Accordingly, the plaintiff considered that the defendant’s conduct was in breach of Article 10 (truthfulness principle), Article 11 (misleading advertising), Article 12 (respect for consumers’ rights) and Article 16 (comparative advertising) of Decree-Law 330/90, of 23 October 1990 (the “Advertising Act”). Further, it also claimed that the defendant’s actions should be deemed as an unfair commercial practice as per Article 7 (1) (b) of Decree-Law 57/2008, of 26 October 2008. Finally, it was argued that the defendant’s actions were in breach of ICAP’s code of conduct.
Does making statements about the quality of a specific service that is not objectively assessable, constitute a misleading commercial practice?

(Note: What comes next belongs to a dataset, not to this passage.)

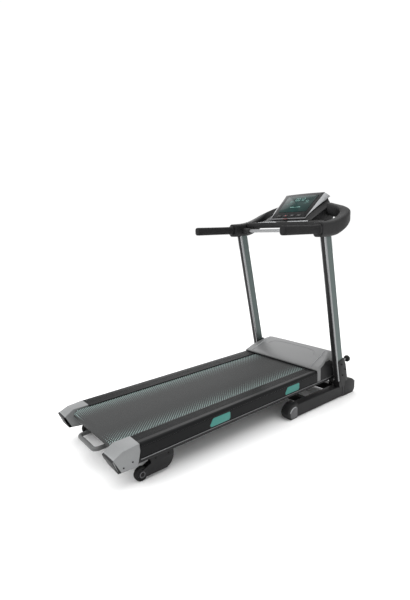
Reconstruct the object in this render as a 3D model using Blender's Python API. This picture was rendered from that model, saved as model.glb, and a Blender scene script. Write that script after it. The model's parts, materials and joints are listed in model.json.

The court first held that the defendant did not present any clear evidence that could support its claims about the quality of the service. As a result, so the court held, it was impossible for the defendant to lawfully use comparative advertising as it did. The court reminds that the use of comparative advertising is only acceptable under the conditions expressly stated in law, among others when the comparison is not misleading. As this was not the case, the advertisement was held to be capable to deceive an average consumer.
The court further established that the defendant did not have a 4G coverage everywhere as it had claimed. Consequently, it was held that this claim had disrespected the truthfulness principle which all advertising campaigns must respect.
|URL Decision||Decision full text|
The court ruled in favour of the plaintiff and the defendant was ordered to cease its advertisement campaign.